All of the judges agreed that this case must go back to the trial judge. Judge Bork said that the trial judge should decide the following:

  • Does this father have a right to visitation? (No one could tell from the record despite what the Globe reported.)

  • If so, would the state court change the rights of a father to visit if the safety of the children or others was endangered?

  • Could a suit be brought in state court against the federal authorities for interfering with the father’s rights? Judge Bork appeared to believe that the U.S. and its officers could be sued.

But he also wrote that if none of this worked, then the court should look at the constitutionality of the proceedings. He said, “It would be inappropriate to speculate now about the constitutionality.”

All of this was apparently too difficult for Goodman to understand. Or else she wrote her mendacious piece in an attempt to “Bork” the judge.

All that Bork did was what any conscientious judge would do. He said that this father should be helped, but not by declaring an act of Congress to be unconstitutional unless that became absolutely necessary.

Any lawyer reading his opinion knows that is true.

If you wish to read the case for yourself, it is Franz v. U.S., 707 Federal Reporter Second 582 and 712 Federal Reporter Second 1428.

Ellen Stirred Up the Locals

August 2001

In the “Letters to the Editor” section of the Globe, there was a headline a few days later, New Doubts on Justice Thomas.

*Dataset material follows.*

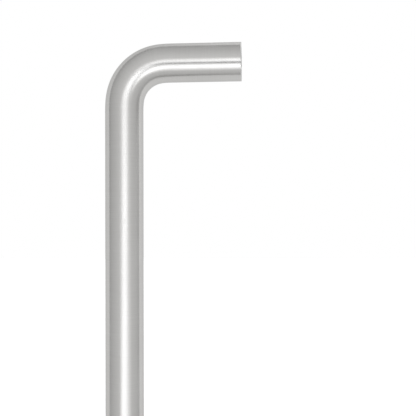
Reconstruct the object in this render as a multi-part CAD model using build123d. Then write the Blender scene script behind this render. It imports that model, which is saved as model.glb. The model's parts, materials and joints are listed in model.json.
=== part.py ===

It was about a letter from a reader in Brookline, Andrew M. Fischer, who responded to Goodman’s harangue with more vitriol.

“What do those of us who were defrauded do?” he asked. But what was the “fraud?” Talk about stirring up the crazy liberals with lies. Goodman is a master at that.

Another letter on the same day came from . . . where else? Cambridge. This reader, David Hayes, put the blame on Sen. Biden saying he “had the power to allow more testimony regarding Thomas’s harassment of women.” But where was he going to obtain more testimony? The Democratic majority had already milked everything they possibly could to destroy this good man.

Meanwhile, most readers of the Globe still believe they’re buying a newspaper, not a propaganda sheet.